The first time I ever drove over to Red Bird was in 1988 just after Wilson had retired from coaching and teaching, only to accept a job as the next Red Bird basketball job. It was a position he held for a quarter century “after” retirement. He took Red Bird to new heights in the 1990s, reaching the 13th Region finals in 1998 against all odds, only to lose to the same Clay County team that beat his Trojans in 1976. Many are amazed at what Wilson accomplished at Red Bird, but some of us saw him do much the same thing 20 years earlier at Cawood.
Of course, Cawood didn’t have the limitations of a small Methodist school with only 100 students or so, but winning was a foreign concept at what later became my alma mater. Cawood had not recorded a winning season in boys basketball in its first eight years of existence, until Wilson arrived in the fall of 1974 with many of his Loyall “boys,” who had done nothing but win in the previous several years, including an AAU state championship. Cawood posted its first winning season, at 15-12, in 1975, then won its first 52nd District title the next year and won the first two regional tournament games the Trojans ever played that March at Union College before falling to Clay County in the finals.
Wilson led the Trojans to three straight district titles in 1976 through 1978 and four straight 20-win seasons through 1979 before he was let go as coach. He moved on to Webster County High School after the 1979 season and spent nine years there before moving back to eastern Kentucky and beginning an amazing transformation of the Red Bird program. When I went back to interview him in 1988 it had been nine years since I last saw him as a sophomore at Cawood. Most of us were upset and disappointed that he was removed as coach, and I remember writing a column for the school paper complaining about the board decision at the time. Of course, that column never made print with both my principal and mother, who was a teacher at JACHS at the time, not wanting to stir up trouble.
“I thought I’d be at Cawood the rest of my life,” Wilson told me years later in a story for the Harlan Daily Enterprise. “It didn’t work out. The Lord works in mysterious ways and everything turns out for the best generally.”
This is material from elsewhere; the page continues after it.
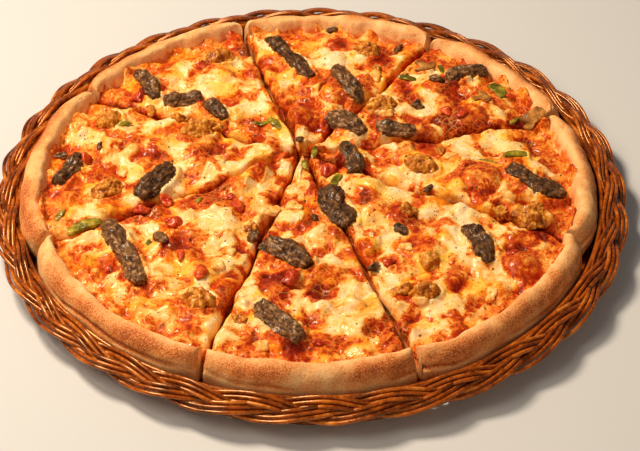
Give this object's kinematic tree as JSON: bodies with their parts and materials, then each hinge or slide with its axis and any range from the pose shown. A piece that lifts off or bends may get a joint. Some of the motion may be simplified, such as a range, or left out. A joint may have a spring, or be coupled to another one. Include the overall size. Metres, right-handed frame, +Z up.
{
  "type": "deep dish pizza",
  "caption": "Thick-crust pizza cut in slices, with beef, chicken, peppers and mushrooms, lying in a round wicker tray with a braided rim.",
  "frame": {"origin": "on the surface that the tray stands on, under the middle of the tray", "axes": "+Z up; -Y is the front, which the picture was taken from; +X is to the right in the picture"},
  "size_m": [0.364, 0.3624, 0.0318],
  "materials": {
    "baked_dough": "matte golden-brown baked crust with a floury bloom and paler sides",
    "tomato_sauce": "wet, oily red tomato sauce",
    "melted_cheese": "glossy melted cheese, cream to amber with orange-red oily patches and dark specks",
    "grilled_beef": "dark brown grainy grilled meat with a greasy sheen",
    "seasoned_chicken": "golden-brown crumbly seasoned meat",
    "sweet_pepper": "soft cooked green pepper, wet",
    "mushroom": "cooked mushroom slice, satin",
    "wicker": "varnished orange-brown willow rods with bright highlights"
  },
  "bodies": {
    "root": {"dough_1": "baked_dough", "dough_2": "baked_dough", "dough_3": "baked_dough", "dough_4": "baked_dough", "dough_5": "baked_dough", "dough_6": "baked_dough", "dough_7": "baked_dough", "dough_8": "baked_dough", "sauce_1": "tomato_sauce", "sauce_2": "tomato_sauce", "sauce_3": "tomato_sauce", "sauce_4": "tomato_sauce", "sauce_5": "tomato_sauce", "sauce_6": "tomato_sauce", "sauce_7": "tomato_sauce", "sauce_8": "tomato_sauce", "cheese_1": "melted_cheese", "cheese_2": "melted_cheese", "cheese_3": "melted_cheese", "cheese_4": "melted_cheese", "cheese_5": "melted_cheese", "cheese_6": "melted_cheese", "cheese_7": "melted_cheese", "cheese_8": "melted_cheese", "beef_1": "grilled_beef", "beef_2": "grilled_beef", "beef_3": "grilled_beef", "beef_4": "grilled_beef", "beef_5": "grilled_beef", "beef_6": "grilled_beef", "beef_7": "grilled_beef", "beef_8": "grilled_beef", "beef_9": "grilled_beef", "beef_10": "grilled_beef", "beef_11": "grilled_beef", "beef_12": "grilled_beef", "beef_13": "grilled_beef", "beef_14": "grilled_beef", "beef_15": "grilled_beef", "beef_16": "grilled_beef", "beef_17": "grilled_beef", "chicken_1": "seasoned_chicken", "chicken_2": "seasoned_chicken", "chicken_3": "seasoned_chicken", "chicken_4": "seasoned_chicken", "chicken_5": "seasoned_chicken", "chicken_6": "seasoned_chicken", "chicken_7": "seasoned_chicken", "chicken_8": "seasoned_chicken", "chicken_9": "seasoned_chicken", "chicken_10": "seasoned_chicken", "pepper_1": "sweet_pepper", "pepper_2": "sweet_pepper", "pepper_3": "sweet_pepper", "pepper_4": "sweet_pepper", "mushroom_1": "mushroom", "mushroom_2": "mushroom", "mushroom_3": "mushroom", "tray_body": "wicker", "braided_rim": "wicker"}
  },
  "joints": []
}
Wilson was the same man in 1988 that I last talked to at Cawood in 1979, and he was still the same person in 2013 when we discussed his career following his selection to the KHSAA Hall of Fame. Many would still be bitter about being removed as coach years earlier, and very few people, if any, would have a better reason to feel that way, but it never seemed to me that he had any anger. Parks and Coldiron and all the other Trojans were still his “boys” all those years later. He wanted to beat Cawood, just like every opponent, but there were things in life more important than basketball, even if it was a game he had lived for 55 years. Wilson remembered and loved the people he met and coached along the way, and left the politics for God to sort out.
The games I love so much would be even better if everyone could have the same outlook on life and sports as John D. Wilson.

John D. Wilson (second from right) was pictured during a televised interview that included two of his former Cawood players, Will Clem (left) and Greg Coldiron (right) and John Henson, former Harlan Daily Enterprise editor and current Harlan County High School teacher.
John D. Wilson (left) talked with John Bond several years ago. Wilson and Bond are among the most successful coaches in 13th Region history.
John D. Wilson is pictured after being honored as coach of the year in a Cumberland Valley Conference banquet.